Parallel dazu wird eine simulatives Screening-Verfahren entwickelt, welches auf einer erweiterten Umsetzung von atomistischer ab-initio Simulation mittels sog. Cluster Expansion beruht. Basierend auf einem Fundament von punktuellen Detailsimulationen einzelner Zusammensetzungen soll diese Methode zur Inter- und Extrapolation in weiten stöchiometrischen Bereichen von 4+ Elementkonfigurationen in der Lage sein.
Der permanente Austausch beider methodischen Pfade stellt eine zielgerichtete Umsetzung sicher.

Ausgangssituation

Das junge Forschungsgebiet der sogenannten „High Entropy Alloys“ (HEAs) hat in den letzten Jahren eine Reihe von experimentellen Legierungen hervorgebracht, die sowohl hinsichtlich erreichbarer mechanischer Eigenschaften, als auch hinsichtlich der zugrundeliegenden metallurgischen Zusammenhänge den State of Art durchbrechen. Während moderne Legierungen aller Klassen üblicherweise bei deutlich unter 10% des theoretischen Absolutwertes technisch etabliert sind, können HEAs bis zu 25% ihrer theoretischen Festigkeit realisieren.
Wiewohl die Forschung an HEAs bzw. allgemeiner MPEAs (Multi Principial Element Alloys) weltweit kontinuierlich intensiviert wird, gilt dies nicht für MPEAs, die vorrangig Leichtmetalle als Basis verwenden und damit den Bereich niedriger Dichten (Rho < 6,0g/cm³) erschließen. Dies liegt vor allem an den komplexen atomaren Bindungszuständen von Leichtmetallen. Für die zukünftige Mobilität ist die bewegte Masse der entscheidende Faktor für die erreichbare Energieeffizienz. Für die Umsetzung nachhaltiger Mobilitätsszenarien bedarf es metallischer Werkstoffe, die ihre spezifischen Limits weit über den heutigen Stand hinaus ausreizen, um die notwendigen Gewichts- und CO2-Einsparungen realisieren zu können.
Das Projekt PL2N A soll auf fundamentaler Ebene Zugang zu diesen Materialregimen schaffen, durch die kombinatorische Anwendung von experimentellem – (Dünnschichtgradienten) und Entwicklung von atomistisch-numerischen Screening-Methodenx.

Projektverlauf

Mit Start des Projektes wurden Vergleichsversuche an simplen binären Legierungen durchgeführt, um die Äquivalenz von tfvd („Sputtering“) mit größeren Gießverfahren (sog. Bulk-Verfahren) sicherzustellen.
Im weiteren Verlauf werden kontinuierlich Phasenbibliotheken im quaternären System Aluminium-Magnesium-Zink-Kupfer hergestellt, durch Wärmebehandlung in ein thermodynamisches Equilibrium gebracht und mikrostrukturell charakterisiert.

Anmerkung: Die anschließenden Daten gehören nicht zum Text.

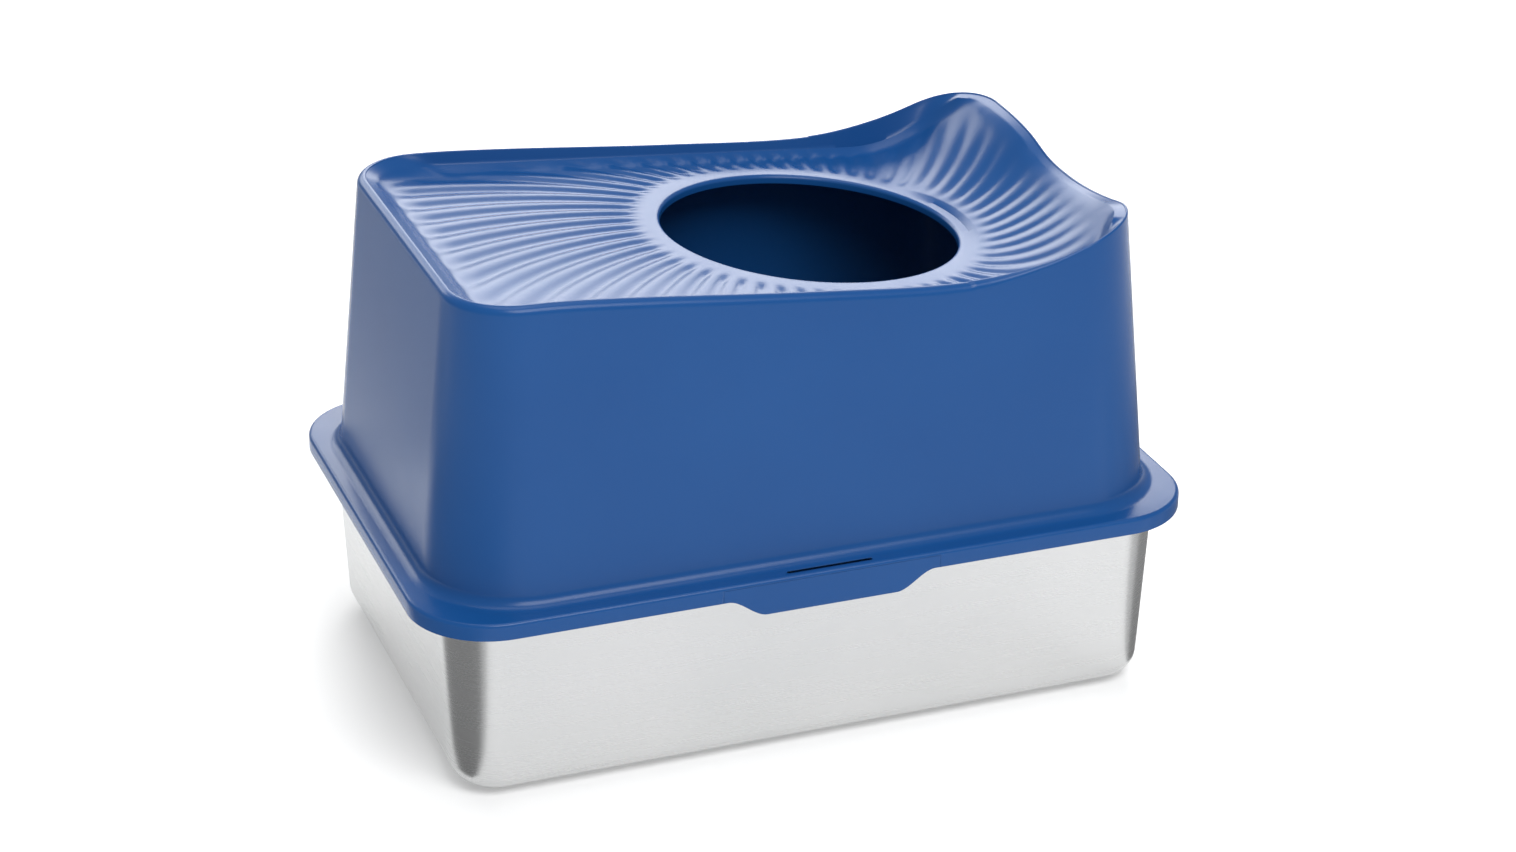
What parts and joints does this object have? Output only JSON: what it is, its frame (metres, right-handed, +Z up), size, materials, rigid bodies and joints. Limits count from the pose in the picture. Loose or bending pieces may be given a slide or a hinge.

Im finalen Projektjahr erfolgt nun der Schritt zu 5-Elementsystemen (durch Addition von z.B. Silizium, Chrom, etc).

Die hierzu benötigten Mehrkomponenten-Sputtertargets werden vom Projektteam dabei selbst hergestellt.
Die stöchiometrische Komplexität wurde hierbei schrittweise gesteigert: im ersten Projektjahr lag der Fokus auf ternären Systemen (z.B. Al-Mg-Zn), im weiteren Projektverlauf wurde auf das volle 4-Elemente-Spektrum erweitert.

Gleichzeitig wurde auf numerischer Seite mit Projektstart begonnen, Modelle für die Vorhersage von Kristallstabilitäten auf Basis der bewährten Methode der Cluster Entwicklung (CE) zu entwickeln. Der Fokus liegt hierbei auf kubischen Kristallsymmetrien, da diese den Großteil der zu erwartenden Phasen abdecken und somit ein breites Spektrum an sowohl intermetallischen – als auch Mischkristallphasen darstellen können. Als Resultat dieser Methode entstehen sogenannte konvexe Hüllen von Phasenstabilitäten in multidimensionalen Zusammensetzungs-Formationsenergie-Diagrammen, welche die stabilsten Zusammensetzungen unmittelbar identifizieren können.

Beide Methoden werden fortlaufend abgeglichen und zeigen bereits zum gegenwärtigen Zeitpunkt gute Übereinstimmungen. Zum Start des letzten Projektjahres sind zwei quaternäre und 2 quinäre Legierungskompositionen identifiziert wurden, die im Sinne von technologisch relevanten MPEAs geeignet erscheinen. Diese werden nun in Bulk-Verfahren in größerem Maßstab hergestellt und entlang klassischer technologischer Parameter (Festigkeit, Bruchdehnung, etc.) charakterisiert.
Dazu ergänzend sollen punktuell noch Bulk-Proben unter Verwendung kommerzieller Ausgangsmaterialien hergestellt werden, um die These der erhöhten Verunreinigungstoleranz von MPEAs punktuell untersuchen zu können.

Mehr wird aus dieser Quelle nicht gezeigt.